Symphony will benefit from GE Additive’s proven track record of designing additively manufactured engine components—enabling more streamlined development, reduced weight, and improved fuel efficiency.
This is a real thing… it’s basically 3D printing, but an advanced and super cool version of it. In short GE Additive can make components lighter and more efficient since the process involves building from nothing instead of traditional methods. But I don’t know what additive technology design consulting means. Does that mean they will just advise on which parts can be made this way in the design process? I guess so. Maybe that’ll result in actual manufacturing, but none of that has been announced yet.
And finally…
StandardAero will ensure that Symphony is designed for maintainability.
This seems like a good thing. So I guess FTT will propose a design and StandardAero will say “are you insane? You can’t make the nacelle out of uranium, we’ll never be able to maintain that.”
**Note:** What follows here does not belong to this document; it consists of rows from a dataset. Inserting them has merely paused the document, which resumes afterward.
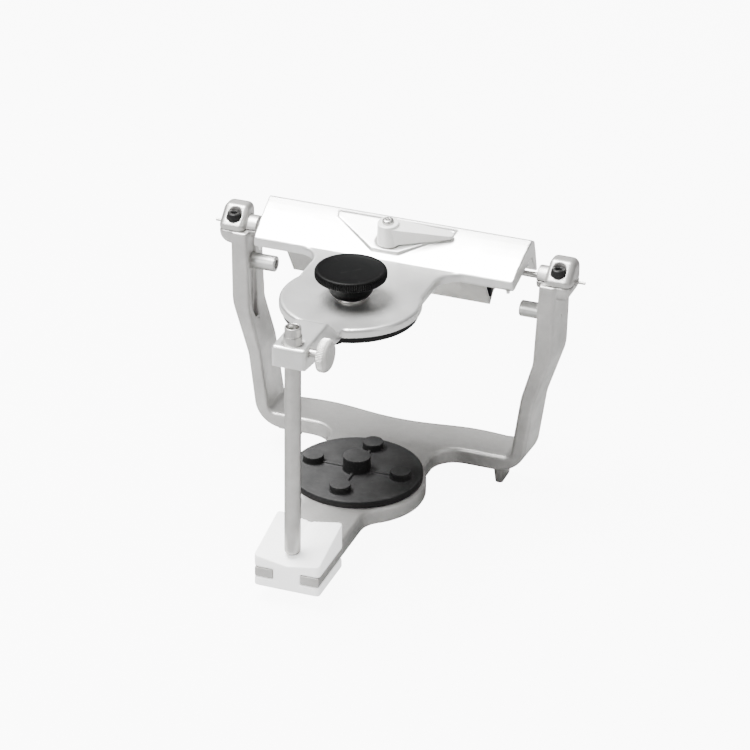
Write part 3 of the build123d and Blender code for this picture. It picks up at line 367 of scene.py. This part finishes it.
# ------------------------------------------------------------------ cast and moulded pieces
for node, voxel, rounds in (
    ("lower_frame", 0.45, 7),
    ("upper_frame", 0.42, 9),
    ("clamp_cap_left", 0.3, 12),
    ("clamp_cap_right", 0.3, 12),
    ("condyle_channel", 0.4, 2),
    ("latch_lever", 0.25, 9),
    ("incisal_table", 0.35, 14),
    ("lower_mounting_plate", 0.35, 4),
    ("upper_mounting_plate", 0.35, 4),
    ("stop_sleeve_left", 0.2, 3),
    ("stop_sleeve_right", 0.2, 3),
    ("lever_screw", 0.12, 3),
):
    soften(node, voxel, rounds)


# ------------------------------------------------------------------ turned pieces
def centre_of(node):
    low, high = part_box(node)
    return [(low[i] + high[i]) / 2 for i in range(3)], low, high


def upper_knob():
    middle, low, high = centre_of("upper_knob")
    height = (high[2] - low[2]) * 1000
    foot = [(3.0, 0.0, 0), (7.8, 0.0, 0), (9.5, 1.1, 0), (10.9, 3.2, 0), (11.6, 5.6, 0), (12.2, 7.2, 0)]
    underside = [(14.6, height - 5.9, 0), (16.6, height - 4.9, 0), (17.5, height - 4.3, 0)]
    rim = [(17.75, height - 3.7, 0.4), (17.8, height - 2.6, 0.45), (17.75, height - 1.2, 0.4)]
    lip = [(17.2, height - 0.35, 0), (16.4, height, 0), (15.6, height - 0.15, 0), (14.2, height - 0.55, 0)]
    dish = [(11.0, height - 1.05, 0), (6.0, height - 1.4, 0), (0.4, height - 1.5, 0)]
    rings = rounded(foot + underside + rim + lip + dish, 0.5)
    dress(lathe("upper_knob_turned", rings, (middle[0], middle[1], low[2]), teeth=100), "upper_knob")


def thumb_screw():
    middle, low, high = centre_of("pin_screw_head")
    width = (high[0] - low[0]) * 1000
    near_face = [(1.9, 0.0, 0), (6.7, 0.0, 0), (7.6, 0.35, 0)]
    knurl = [(8.1, 0.9, 0.4), (8.2, 1.6, 0.5), (8.2, width - 2.2, 0.5), (8.05, width - 1.7, 0.35)]
    crown = [(7.3, width - 0.75, 0), (6.3, width - 0.1, 0), (5.4, width, 0)]
    far_face = [(4.4, width - 0.12, 0), (0.3, width - 0.2, 0)]
    rings = rounded(near_face + knurl + crown + far_face, 0.35)
    obj = lathe("thumb_screw_turned", rings, (low[0], middle[1], middle[2]), "X", teeth=64)
    dress(obj, "pin_screw_head")


def screw_shank():
    middle, low, high = centre_of("pin_screw_shank")
    length = (high[0] - low[0]) * 1000
    pitch = 0.7
    crest = 1.95
    root = 1.62
    profile = [(0.2, 0.0, 0), (1.5, 0.0, 0)]
    place = 0.3
    while place < length - 5.2:
        profile += [(crest, place, 0), (root, place + pitch / 2, 0)]
        place += pitch
    profile += [(crest, length - 5.0, 0), (crest, length, 0), (0.2, length, 0)]
    obj = lathe("thumb_screw_thread", profile, (low[0], middle[1], middle[2]), "X", segments=48)
    dress(obj, "pin_screw_shank")


def pin_blade(middle, top):
    """The slanted bright blade in the pin's open top."""
    size = (0.0010, 0.0046, 0.0026)
    off_centre = 0.0009
    depth = 0.0026
    turned = math.radians(38)
    leaning = math.radians(24)
    blade = link("incisal_pin_blade", bpy.data.meshes.new("incisal_pin_blade"))
    bm = bmesh.new()
    bmesh.ops.create_cube(bm, size=1.0)
    bmesh.ops.scale(bm, vec=size, verts=bm.verts)
    bmesh.ops.bevel(bm, geom=bm.edges[:], offset=0.00025, segments=3, affect="EDGES")
    turn = Matrix.Rotation(turned, 4, "Z") @ Matrix.Rotation(leaning, 4, "Y")
    shift = Matrix.Translation((middle[0] + off_centre, middle[1], top - depth))
    bmesh.ops.transform(bm, matrix=shift @ turn, verts=bm.verts)
    bm.to_mesh(blade.data)
    bm.free()
    return blade


def incisal_pin():
    middle, low, high = centre_of("incisal_pin")
    length = (high[2] - low[2]) * 1000
    recess = 4.5
    tip = [(0.3, 0.0, 0), (1.9, 0.0, 0), (3.1, 0.55, 0), (3.8, 1.6, 0), (4.0, 2.6, 0)]
    rim = [(4.0, length - 0.3, 0), (3.85, length, 0), (3.2, length, 0), (3.0, length - 0.2, 0)]
    inside = [(3.0, length - recess, 0), (0.2, length - recess, 0)]
    rings = rounded(tip + rim + inside, 0.25)
    pin = lathe("incisal_pin_turned", rings, (middle[0], middle[1], low[2]))
    blade = pin_blade(middle, high[2])
    dress(pin, "incisal_pin")
    dress(blade, "incisal_pin")


def pin_collar():
    middle, low, high = centre_of("pin_collar")
    height = (high[2] - low[2]) * 1000
    bore = 4.06
    outside = [(bore, 0.0, 0), (4.7, 0.0, 0), (4.7, 0.5, 0), (4.5, 0.9, 0), (4.42, height - 0.5, 0)]
    top = [(4.3, height, 0), (4.08, height - 0.1, 0), (bore, 0.1, 0)]
    rings = rounded(outside + top, 0.2)
    dress(lathe("pin_collar_turned", rings, (middle[0], middle[1], low[2])), "pin_collar")


def cap_screws():
    low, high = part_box("cap_screws")
    radius = 3.5
    head = 4.0
    height = (high[2] - low[2]) * 1000
    shank = [(0.3, 0.0, 0), (1.6, 0.0, 0), (2.0, 0.4, 0), (2.0, height - head, 0)]
    knurl = [(3.3, height - head, 0), (radius, height - 3.6, 0.18), (radius, height - 0.9, 0.18)]
    crown = [(3.35, height - 0.35, 0), (3.0, height, 0), (2.1, height - 0.02, 0)]
    socket = [(1.62, height - 0.1, "hex"), (1.5, height - 0.3, "hex"), (1.5, height - 2.2, "hex")]
    profile = shank + knurl + crown + socket + [(0.2, height - 2.4, 0)]
    for side, name in ((-1, "left"), (1, "right")):
        place = (side * (high[0] - radius / 1000), (low[1] + high[1]) / 2, low[2])
        dress(lathe(f"cap_screw_{name}_turned", profile, place, teeth=36), "cap_screws")


def knob_washer():
    middle, low, high = centre_of("knob_washer")
    height = (high[2] - low[2]) * 1000
    inner = 3.35
    outer = 7.6
    under = [(inner, 0.0, 0), (outer - 0.2, 0.0, 0), (outer, 0.3, 0), (outer, height - 0.3, 0)]
    top = [(outer - 0.3, height, 0), (inner + 0.1, height, 0), (inner, 0.1, 0)]
    rings = rounded(under + top, 0.15)
    dress(lathe("knob_washer_turned", rings, (middle[0], middle[1], low[2])), "knob_washer")


upper_knob()
thumb_screw()
screw_shank()
incisal_pin()
pin_collar()
cap_screws()
knob_washer()

for node, obj in NODES.items():
    obj.data.materials.clear()
    obj.data.materials.append(MATERIALS[SLOT_OF[node]])

# ------------------------------------------------------------------ stage
floor = link("floor", bpy.data.meshes.new("floor"))
bm = bmesh.new()
bmesh.ops.create_grid(bm, x_segments=8, y_segments=8, size=6.0)
bm.to_mesh(floor.data)
bm.free()
floor_mat, floor_tree, floor_shader, floor_at = new_material("floor")
floor_tone = ramp(floor_tree, noise(floor_tree, floor_at, 3.0), [(0.3, grey(0.30)), (0.7, grey(0.33))])
floor_tree.links.new(floor_tone, floor_shader.inputs["Base Color"])
floor_shader.inputs["Roughness"].default_value = 0.8
floor_shader.inputs["Emission Color"].default_value = (1.0, 1.0, 1.0, 1.0)
floor_tree.links.new(camera_only(floor_tree, FLOOR_SEEN), floor_shader.inputs["Emission Strength"])
floor.data.materials.append(floor_mat)

world = bpy.data.worlds.new("studio")
bpy.context.scene.world = world
world.use_nodes = True
sky = world.node_tree
background = sky.nodes["Background"]
direction = sky.nodes.new("ShaderNodeTexCoord")
split = sky.nodes.new("ShaderNodeSeparateXYZ")
sky.links.new(direction.outputs["Generated"], split.inputs["Vector"])
shade = ramp(
    sky,
    span(sky, split.outputs["Z"], -0.2, 1.0, 0.0, 1.0),
    [(0.0, grey(0.10)), (0.3, grey(0.26)), (0.6, grey(0.55)), (1.0, grey(0.9))],
)
to_camera = sky.nodes.new("ShaderNodeLightPath")
seen = mix(sky, to_camera.outputs["Is Camera Ray"], shade, grey(BACKDROP_SEEN))
sky.links.new(seen, background.inputs["Color"])
background.inputs["Strength"].default_value = 0.8


def area_light(name, place, aim, size, power):
    data = bpy.data.lights.new(name, "AREA")
    data.shape = "RECTANGLE"
    data.size, data.size_y = size
    data.energy = power
    lamp = bpy.data.objects.new(name, data)
    lamp.location = place
    lamp.rotation_euler = (Vector(aim) - Vector(place)).to_track_quat("-Z", "Y").to_euler()
    bpy.context.scene.collection.objects.link(lamp)


area_light("overhead", (-0.38, 0.0, 1.2), (0.0, 0.0, 0.1), (0.75, 0.6), 66.0)
area_light("front", (-0.6, -1.5, 0.9), (0.0, 0.0, 0.08), (0.5, 0.6), 15.0)
area_light("side", (1.5, -0.5, 0.5), (0.0, 0.0, 0.08), (0.3, 0.8), 3.0)

# ------------------------------------------------------------------ camera
AZIMUTH, ELEVATION, ROLL = (math.radians(a) for a in (20.12, 28.10, 0.735))
TARGET = Vector((0.01058, 0.0091, 0.08211))
DISTANCE = 1.88824
back = Vector(
    (math.sin(AZIMUTH) * math.cos(ELEVATION), -math.cos(AZIMUTH) * math.cos(ELEVATION), math.sin(ELEVATION))
)
across = Vector((math.cos(AZIMUTH), math.sin(AZIMUTH), 0.0))
upward = back.cross(across)
right = across * math.cos(ROLL) + upward * math.sin(ROLL)
up = upward * math.cos(ROLL) - across * math.sin(ROLL)
camera_data = bpy.data.cameras.new("camera")
camera_data.sensor_width = 36.0
camera_data.lens = 184.35
camera_data.clip_end = 20.0
camera = bpy.data.objects.new("camera", camera_data)
bpy.context.scene.collection.objects.link(camera)
turn = Matrix((right, up, back)).transposed().to_4x4()
camera.matrix_world = Matrix.Translation(TARGET + back * DISTANCE) @ turn
bpy.context.scene.camera = camera
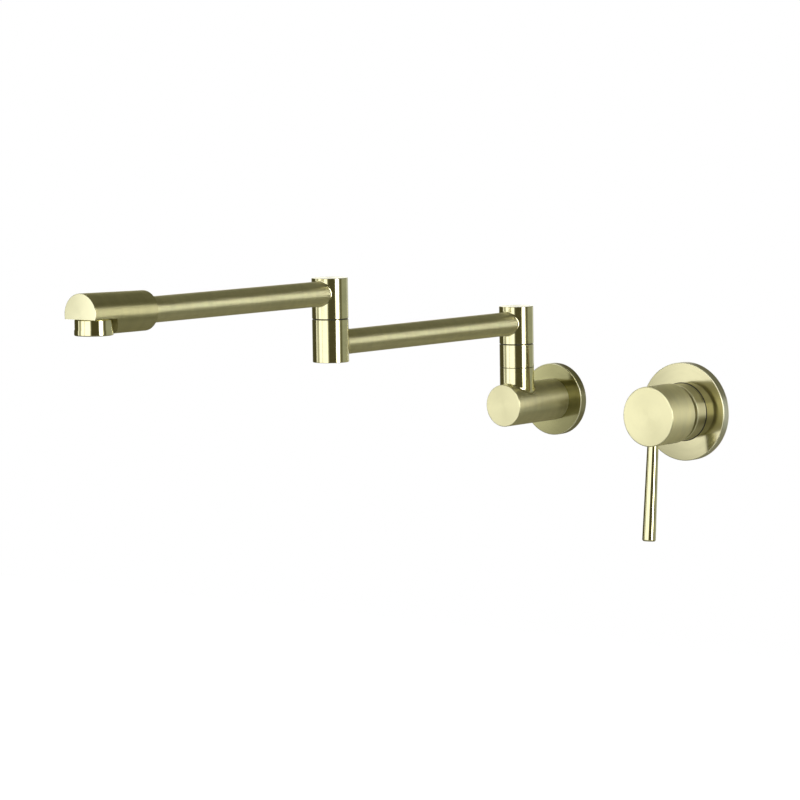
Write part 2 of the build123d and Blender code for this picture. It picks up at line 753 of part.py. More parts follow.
with BuildPart() as cartridge_rotor:
    with BuildSketch(mixer_plane(rotor_low)):
        Circle(rotor_flange_diameter / 2)
    extrude(amount=rotor_flange_thickness)
    with BuildSketch(mixer_plane(rotor_flange_high)):
        Circle(rotor_diameter / 2)
    extrude(amount=rotor_front - rotor_flange_high)
    with BuildSketch(mixer_plane(rotor_low)):
        Rectangle(rotor_slot_width, rotor_slot_height)
    extrude(amount=rotor_front - rotor_low, mode=Mode.SUBTRACT)
    with BuildSketch(pivot):
        Circle(pivot_pin_diameter / 2 + slip)
    extrude(amount=rotor_diameter, both=True, mode=Mode.SUBTRACT)

with BuildPart() as pivot_pin:
    with BuildSketch(pivot):
        Circle(pivot_pin_diameter / 2)
    extrude(amount=pivot_pin_length / 2, both=True)

cartridge_nut = turned(mixer_axis, [
    (neck_thread_diameter / 2 + slip, nut_back),
    (nut_diameter / 2, nut_back),
    (nut_diameter / 2, nut_front - nut_edge),
    (nut_diameter / 2 - nut_edge, nut_front),
    (housing_neck_diameter / 2 + slip, nut_front),
    (housing_neck_diameter / 2 + slip, housing_shoulder + gap),
    (cartridge_radius + slip, housing_shoulder + gap),
    (cartridge_radius + slip, valve_neck_front + gap),
    (neck_thread_diameter / 2 + slip, valve_neck_front + gap),
])

with BuildPart() as cartridge_stem:
    with BuildSketch(mixer_plane(pivot_distance)):
        Rectangle(stem_size, stem_size)
    extrude(amount=stem_front - pivot_distance)
    with BuildSketch(pivot):
        Circle(stem_eye_diameter / 2)
    extrude(amount=stem_size / 2, both=True)
    with BuildSketch(mixer_axis):
        with BuildLine():
            Polyline(
                (0, ball_distance),
                (stem_tip_diameter / 2, ball_distance),
                (stem_root_diameter / 2, pivot_distance),
                (0, pivot_distance),
                close=True,
            )
        make_face()
    revolve(axis=Axis(mixer_axis.origin, mixer_axis.y_dir))
    with Locations((mixer_x, -ball_distance, mixer_z)):
        Sphere(ball_diameter / 2)
    with BuildSketch(pivot):
        Circle(pivot_pin_diameter / 2 + running)
    extrude(amount=stem_size, both=True, mode=Mode.SUBTRACT)

# ---------------------------------------------------------------- mixer: handle
handle_radius = handle_diameter / 2
handle_bore = handle_radius - handle_wall
handle_blank = turned(mixer_axis, [
    (0, handle_front),
    (handle_radius, handle_front),
    (handle_radius, handle_back),
    (handle_bore, handle_back),
    (handle_bore, handle_floor),
    (boss_diameter / 2, handle_floor),
    (boss_diameter / 2, boss_back),
    (0, boss_back),
], rounded=[((handle_radius, handle_front), handle_round), ((handle_radius, handle_back), handle_edge)])
with BuildPart() as handle_cap:
    add(handle_blank.part)
    with BuildSketch(mixer_plane(boss_back)):
        Rectangle(stem_size + 2 * slip, stem_size + 2 * slip)
    extrude(amount=stem_front + slip - boss_back, mode=Mode.SUBTRACT)
    with BuildSketch(Plane(origin=lever_axis.origin, x_dir=(1, 0, 0), z_dir=lever_axis.y_dir)):
        Circle(lever_stud_diameter / 2 + slip)
    extrude(amount=handle_diameter, mode=Mode.SUBTRACT)
    with BuildSketch(Plane(origin=lever_axis.origin + lever_axis.y_dir * lever_seat,
                           x_dir=(1, 0, 0), z_dir=lever_axis.y_dir)):
        Circle(lever_root_diameter / 2 + slip)
    extrude(amount=handle_diameter, mode=Mode.SUBTRACT)

with BuildPart() as lever_rod:
    with BuildSketch(lever_axis):
        with BuildLine():
            Polyline(
                (0, lever_stud_end),
                (lever_stud_diameter / 2, lever_stud_end),
                (lever_stud_diameter / 2, lever_seat),
                (lever_root_diameter / 2, lever_seat),
                (lever_root_diameter / 2, handle_radius),
                (lever_tip_diameter / 2, lever_reach),
                (0, lever_reach),
                close=True,
            )
        make_face()
    revolve(axis=Axis(lever_axis.origin, lever_axis.y_dir))
    fillet(lever_rod.edges().filter_by(GeomType.CIRCLE).sort_by(Axis.Z)[0], lever_round)

grub_start = (stem_size / 2 + slip + lever_stud_diameter / 2 * sin(lean)) / cos(lean)
with BuildPart() as handle_grub_screw:
    with BuildSketch(Plane(origin=lever_axis.origin + lever_axis.y_dir * grub_start,
                           x_dir=(1, 0, 0), z_dir=lever_axis.y_dir)):
        Circle(lever_stud_diameter / 2 - slip)
    extrude(amount=grub_length)
    with BuildSketch(Plane(origin=lever_axis.origin + lever_axis.y_dir * (grub_start + grub_length),
                           x_dir=(1, 0, 0), z_dir=lever_axis.y_dir)):
        RegularPolygon(grub_key / 2, 6, major_radius=False)
    extrude(amount=-grub_key_depth, mode=Mode.SUBTRACT)

# ---------------------------------------------------------------- one file per piece
pieces = {
    "spout_body": spout_body,
    "wall_flange": wall_flange,
    "flange_seal": flange_seal,
    "flange_o_ring": flange_o_ring,
    "inlet_strainer": inlet_strainer,
    "swivel_collar": swivel_collar,
    "base_spindle": base_spindle,
    "base_o_rings": base_o_rings,
    "base_bearing_washer": base_bearing_washer,
    "base_thrust_washer": base_thrust_washer,
    "base_clip": base_clip,
    "base_housing": base_housing,
    "base_cap": base_cap,
    "arm_1_tube": arm_1_tube,
    "elbow_lower_housing": elbow_lower_housing,
    "elbow_spindle": elbow_spindle,
    "elbow_o_rings": elbow_o_rings,
    "elbow_bearing_washer": elbow_bearing_washer,
    "elbow_thrust_washer": elbow_thrust_washer,
    "elbow_clip": elbow_clip,
    "elbow_upper_housing": elbow_upper_housing,
    "elbow_cap": elbow_cap,
    "arm_2_tube": arm_2_tube,
    "spout_head": spout_head,
    "aerator_housing": aerator_housing,
    "aerator_gasket": aerator_gasket,
    "aerator_insert": aerator_insert,
    "aerator_screen": aerator_screen,
    "cover_plate": cover_plate,
    "plate_seal": plate_seal,
    "plate_o_ring": plate_o_ring,
    "mixer_sleeve": mixer_sleeve,
    "valve_body": valve_body,
    "way_seals": way_seals,
    "cartridge_base": cartridge_base,
    "fixed_disc": fixed_disc,
    "sliding_disc": sliding_disc,
    "disc_carrier": disc_carrier,
    "cartridge_housing": cartridge_housing,
    "cartridge_rotor": cartridge_rotor,
    "pivot_pin": pivot_pin,
    "cartridge_nut": cartridge_nut,
    "cartridge_stem": cartridge_stem,
    "handle_cap": handle_cap,
    "lever_rod": lever_rod,
    "handle_grub_screw": handle_grub_screw,
}
os.makedirs("parts", exist_ok=True)
for label, piece in pieces.items():
    piece.part.label = label
    export_step(piece.part, f"parts/{label}.step")
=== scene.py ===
from math import cos, pi, radians, sin

import bmesh
import bpy
from mathutils import Matrix, Vector


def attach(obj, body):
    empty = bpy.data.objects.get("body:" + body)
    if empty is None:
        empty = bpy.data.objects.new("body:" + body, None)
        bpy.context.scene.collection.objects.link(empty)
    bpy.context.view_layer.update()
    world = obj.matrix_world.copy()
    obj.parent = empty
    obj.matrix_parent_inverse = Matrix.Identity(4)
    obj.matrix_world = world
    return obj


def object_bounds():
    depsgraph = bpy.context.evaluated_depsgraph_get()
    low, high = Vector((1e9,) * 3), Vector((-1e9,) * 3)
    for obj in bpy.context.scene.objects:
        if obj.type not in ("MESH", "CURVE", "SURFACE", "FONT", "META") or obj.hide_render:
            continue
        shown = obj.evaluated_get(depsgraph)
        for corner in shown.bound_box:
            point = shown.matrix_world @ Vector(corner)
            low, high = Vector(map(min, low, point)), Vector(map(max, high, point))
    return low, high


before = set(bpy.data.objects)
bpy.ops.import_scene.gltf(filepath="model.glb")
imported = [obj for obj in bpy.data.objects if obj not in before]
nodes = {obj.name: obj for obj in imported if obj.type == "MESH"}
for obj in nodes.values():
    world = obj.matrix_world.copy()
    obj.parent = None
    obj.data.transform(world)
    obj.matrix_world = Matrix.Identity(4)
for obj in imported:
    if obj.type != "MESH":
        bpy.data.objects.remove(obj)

cad_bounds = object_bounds()

# ---------------------------------------------------------------- places, in metres
X, Y, Z = (1, 0, 0), (0, 1, 0), (0, 0, 1)
ORIGIN = (0, 0, 0)                  # centre of the wall flange, on the wall
BASE = (0, -0.0554, 0)              # the base post stands on this axis
ELBOW = (0, -0.2939, 0)             # and the elbow post on this one
ARM_1 = (0, 0, 0.0668)              # the arms lie on these axes, along Y
ARM_2 = (0, 0, 0.1056)
AERATOR = (0, -0.5579, 0)
MIXER = (0.131, 0, -0.0041)         # the mixer's axis, along Y
PORTS = (0.131, 0.024, -0.0041)     # where the axes of the valve body's ports meet
LEVER = (0.131, -0.0477, -0.0041)   # where the leaning lever's axis leaves the mixer's
LEAN = radians(5)
LEVER_AXIS = (0, -sin(LEAN), -cos(LEAN))
ARM_R, POST_R, BODY_R = 0.00965, 0.014, 0.01715
FLOOR_Z = -0.2

# ---------------------------------------------------------------- node helpers
def add(tree, kind, sockets=None, **props):
    """Adds a node, sets its properties and fills its sockets with values or links."""
    n = tree.nodes.new(kind)
    for key, value in props.items():
        setattr(n, key, value)
    for key, value in (sockets or {}).items():
        if isinstance(value, bpy.types.NodeSocket):
            tree.links.new(value, n.inputs[key])
        else:
            n.inputs[key].default_value = value
    return n


def calc(tree, operation, a, b=0.0, c=0.0):
    return add(tree, "ShaderNodeMath", {0: a, 1: b, 2: c}, operation=operation).outputs[0]


def vector(tree, operation, a, b=(0, 0, 0), out=0):
    """Vector maths on a and b. For SCALE, b is the factor. Output 1 is a single value."""
    second = "Scale" if operation == "SCALE" else 1
    return add(tree, "ShaderNodeVectorMath", {0: a, second: b}, operation=operation).outputs[out]


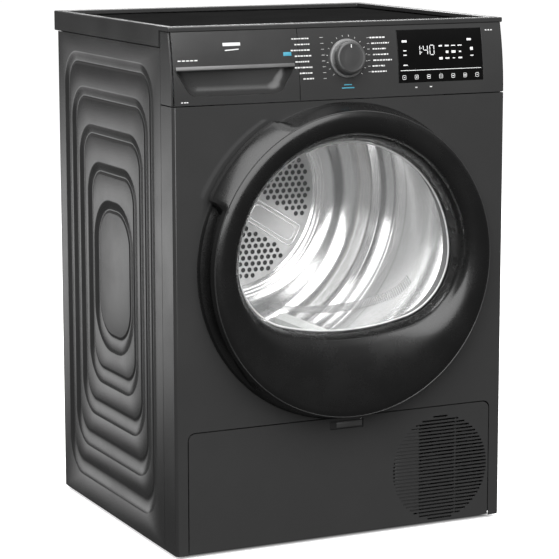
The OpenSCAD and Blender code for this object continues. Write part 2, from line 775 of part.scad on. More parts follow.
module tensioner_spring() color(bare_steel) translate([spring_x0, belt_y + 21, spring_z])
    rotate([0, 90, 0]) difference() {
        cylinder(r = 5, h = spring_x1 - spring_x0);
        translate([0, 0, -1]) cylinder(r = 3.6, h = spring_x1 - spring_x0 + 2);
    }

// ---------- heat pump ----------

compressor_x = inner_x - 96;
compressor_y = 154;
compressor_r = 58;
compressor_h = 150;
duct_floor_z = 62;
duct_x0 = -inner_x + 14;
duct_x1 = -84;
duct_y0 = 46;
duct_y1 = rear_y - 90;
duct_top = 204;
coil_low = 48;
coil_rows = [72, 112, 152];
pipe_front_y = duct_y0 + 80;
pipe_back_y = duct_y0 + 220;

module compressor() color("#2b2b2b") translate([compressor_x, compressor_y, floor_z + 8]) {
    cylinder(r = compressor_r, h = compressor_h);
    translate([0, 0, compressor_h]) scale([1, 1, 0.35]) sphere(r = compressor_r);
    for (a = [90:120:330]) rotate([0, 0, a]) translate([50, -10, 0]) cube([22, 20, 4]);
}

module exchanger_block(y0, y1) {
    box(duct_x0 + 8, duct_x1 - 8, y0, y1, coil_low, duct_top - 8);
    for (z = coil_rows) translate([duct_x1 - 9, (y0 + y1) / 2, z])
        rotate([0, 90, 0]) cylinder(r = 4, h = 14);
}

module finned_block(y0, y1) difference() {
    exchanger_block(y0, y1);
    for (x = [duct_x0 + 14:12:duct_x1 - 16])
        box(x, x + 4, y0 - 1, y1 + 1, coil_low + 8, duct_top - 16);
}

module evaporator() color("#aab4bd") finned_block(duct_y0 + 30, duct_y0 + 130);

module condenser() color("#b9a083") finned_block(duct_y0 + 150, duct_y0 + 290);

fan_exit_y = fan_y1 + 16;
scroll_r = fan_r + 8;
scroll_y0 = fan_y0 - 8;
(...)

Boom is saying the right things here, but saying and doing are two very different issues. This announcement suggests that the big engine companies aren’t taking Boom seriously, so the company has had to dig deep to find anyone willing to help. Even with this, the company says first flight will be in 2027, and I haven’t seen anything saying entry into service will be delayed beyond this decade. That seems nearly impossible.